PROBLEM DETAILS: Using the material below, print the line that contains "slide_axis = unit(ZIP_TOP - ZIP_START)", the line that contains "obj.parent = None", and every line in between, exactly and nothing else.

SOURCE MATERIAL:
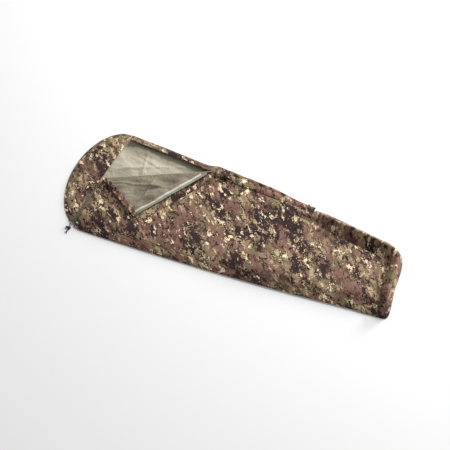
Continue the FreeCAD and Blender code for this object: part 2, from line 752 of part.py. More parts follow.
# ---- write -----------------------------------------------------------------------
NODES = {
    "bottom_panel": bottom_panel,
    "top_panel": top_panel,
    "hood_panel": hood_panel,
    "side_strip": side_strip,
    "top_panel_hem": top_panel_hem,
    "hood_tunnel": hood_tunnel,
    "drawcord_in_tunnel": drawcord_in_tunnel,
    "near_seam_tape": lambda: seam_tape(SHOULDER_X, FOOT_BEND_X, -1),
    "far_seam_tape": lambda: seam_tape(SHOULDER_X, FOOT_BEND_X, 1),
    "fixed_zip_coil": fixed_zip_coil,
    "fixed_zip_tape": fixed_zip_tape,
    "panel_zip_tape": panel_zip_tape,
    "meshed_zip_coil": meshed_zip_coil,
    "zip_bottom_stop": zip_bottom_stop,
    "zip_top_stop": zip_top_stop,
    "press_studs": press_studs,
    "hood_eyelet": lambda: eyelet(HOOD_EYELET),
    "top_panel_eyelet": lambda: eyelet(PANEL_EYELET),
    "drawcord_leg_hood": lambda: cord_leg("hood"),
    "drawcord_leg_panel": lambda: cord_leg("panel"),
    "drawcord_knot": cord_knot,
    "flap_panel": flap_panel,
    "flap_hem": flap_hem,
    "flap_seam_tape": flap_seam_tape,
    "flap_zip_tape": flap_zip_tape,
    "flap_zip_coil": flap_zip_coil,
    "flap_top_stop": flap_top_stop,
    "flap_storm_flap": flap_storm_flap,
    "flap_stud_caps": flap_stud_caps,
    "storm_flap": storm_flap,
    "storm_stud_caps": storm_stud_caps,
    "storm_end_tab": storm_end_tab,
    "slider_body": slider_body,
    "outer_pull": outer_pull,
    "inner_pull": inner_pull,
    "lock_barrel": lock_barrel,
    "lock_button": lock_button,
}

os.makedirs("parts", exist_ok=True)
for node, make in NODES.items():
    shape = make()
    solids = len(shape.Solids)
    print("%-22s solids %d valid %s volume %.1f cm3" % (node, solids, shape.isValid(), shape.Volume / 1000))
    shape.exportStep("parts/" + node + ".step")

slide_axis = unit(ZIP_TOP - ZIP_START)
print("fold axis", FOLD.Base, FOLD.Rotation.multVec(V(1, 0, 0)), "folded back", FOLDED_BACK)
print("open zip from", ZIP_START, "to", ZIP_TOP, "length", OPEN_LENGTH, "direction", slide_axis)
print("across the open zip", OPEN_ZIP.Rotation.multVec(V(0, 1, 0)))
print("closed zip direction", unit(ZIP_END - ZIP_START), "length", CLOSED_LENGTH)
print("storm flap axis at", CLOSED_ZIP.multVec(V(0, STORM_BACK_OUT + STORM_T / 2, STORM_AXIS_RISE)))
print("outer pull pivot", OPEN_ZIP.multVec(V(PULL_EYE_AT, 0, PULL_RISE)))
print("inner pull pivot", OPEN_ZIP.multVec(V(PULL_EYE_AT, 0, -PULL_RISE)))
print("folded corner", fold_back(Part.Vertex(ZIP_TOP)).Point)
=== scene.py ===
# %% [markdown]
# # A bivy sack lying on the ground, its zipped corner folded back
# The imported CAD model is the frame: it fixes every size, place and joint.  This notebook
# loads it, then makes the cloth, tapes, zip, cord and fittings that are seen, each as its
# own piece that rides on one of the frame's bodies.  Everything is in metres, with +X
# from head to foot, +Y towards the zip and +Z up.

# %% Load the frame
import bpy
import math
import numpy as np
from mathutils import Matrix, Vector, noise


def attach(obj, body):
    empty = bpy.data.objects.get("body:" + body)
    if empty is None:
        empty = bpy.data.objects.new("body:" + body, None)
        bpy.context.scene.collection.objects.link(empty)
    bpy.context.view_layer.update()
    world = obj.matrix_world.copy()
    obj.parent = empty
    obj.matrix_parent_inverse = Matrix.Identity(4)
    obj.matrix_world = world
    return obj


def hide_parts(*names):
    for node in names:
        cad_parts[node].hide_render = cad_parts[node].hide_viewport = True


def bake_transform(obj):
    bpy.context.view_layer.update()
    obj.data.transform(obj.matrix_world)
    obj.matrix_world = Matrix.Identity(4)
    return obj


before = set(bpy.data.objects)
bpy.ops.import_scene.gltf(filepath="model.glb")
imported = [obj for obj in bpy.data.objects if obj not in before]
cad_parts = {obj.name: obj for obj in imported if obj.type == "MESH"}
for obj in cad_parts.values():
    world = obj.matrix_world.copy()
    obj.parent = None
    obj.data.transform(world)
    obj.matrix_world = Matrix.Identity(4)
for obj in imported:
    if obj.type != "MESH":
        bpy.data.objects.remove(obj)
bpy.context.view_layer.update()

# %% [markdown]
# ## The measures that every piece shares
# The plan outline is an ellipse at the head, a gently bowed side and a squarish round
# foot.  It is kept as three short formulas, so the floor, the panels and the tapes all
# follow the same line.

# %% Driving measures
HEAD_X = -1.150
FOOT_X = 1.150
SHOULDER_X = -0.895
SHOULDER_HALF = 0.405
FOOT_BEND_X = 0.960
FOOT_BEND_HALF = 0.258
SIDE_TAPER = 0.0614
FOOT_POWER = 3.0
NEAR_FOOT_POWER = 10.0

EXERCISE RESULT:
slide_axis = unit(ZIP_TOP - ZIP_START)
print("fold axis", FOLD.Base, FOLD.Rotation.multVec(V(1, 0, 0)), "folded back", FOLDED_BACK)
print("open zip from", ZIP_START, "to", ZIP_TOP, "length", OPEN_LENGTH, "direction", slide_axis)
print("across the open zip", OPEN_ZIP.Rotation.multVec(V(0, 1, 0)))
print("closed zip direction", unit(ZIP_END - ZIP_START), "length", CLOSED_LENGTH)
print("storm flap axis at", CLOSED_ZIP.multVec(V(0, STORM_BACK_OUT + STORM_T / 2, STORM_AXIS_RISE)))
print("outer pull pivot", OPEN_ZIP.multVec(V(PULL_EYE_AT, 0, PULL_RISE)))
print("inner pull pivot", OPEN_ZIP.multVec(V(PULL_EYE_AT, 0, -PULL_RISE)))
print("folded corner", fold_back(Part.Vertex(ZIP_TOP)).Point)
=== scene.py ===
# %% [markdown]
# # A bivy sack lying on the ground, its zipped corner folded back
# The imported CAD model is the frame: it fixes every size, place and joint.  This notebook
# loads it, then makes the cloth, tapes, zip, cord and fittings that are seen, each as its
# own piece that rides on one of the frame's bodies.  Everything is in metres, with +X
# from head to foot, +Y towards the zip and +Z up.

# %% Load the frame
import bpy
import math
import numpy as np
from mathutils import Matrix, Vector, noise


def attach(obj, body):
    empty = bpy.data.objects.get("body:" + body)
    if empty is None:
        empty = bpy.data.objects.new("body:" + body, None)
        bpy.context.scene.collection.objects.link(empty)
    bpy.context.view_layer.update()
    world = obj.matrix_world.copy()
    obj.parent = empty
    obj.matrix_parent_inverse = Matrix.Identity(4)
    obj.matrix_world = world
    return obj


def hide_parts(*names):
    for node in names:
        cad_parts[node].hide_render = cad_parts[node].hide_viewport = True


def bake_transform(obj):
    bpy.context.view_layer.update()
    obj.data.transform(obj.matrix_world)
    obj.matrix_world = Matrix.Identity(4)
    return obj


before = set(bpy.data.objects)
bpy.ops.import_scene.gltf(filepath="model.glb")
imported = [obj for obj in bpy.data.objects if obj not in before]
cad_parts = {obj.name: obj for obj in imported if obj.type == "MESH"}
for obj in cad_parts.values():
    world = obj.matrix_world.copy()
    obj.parent = None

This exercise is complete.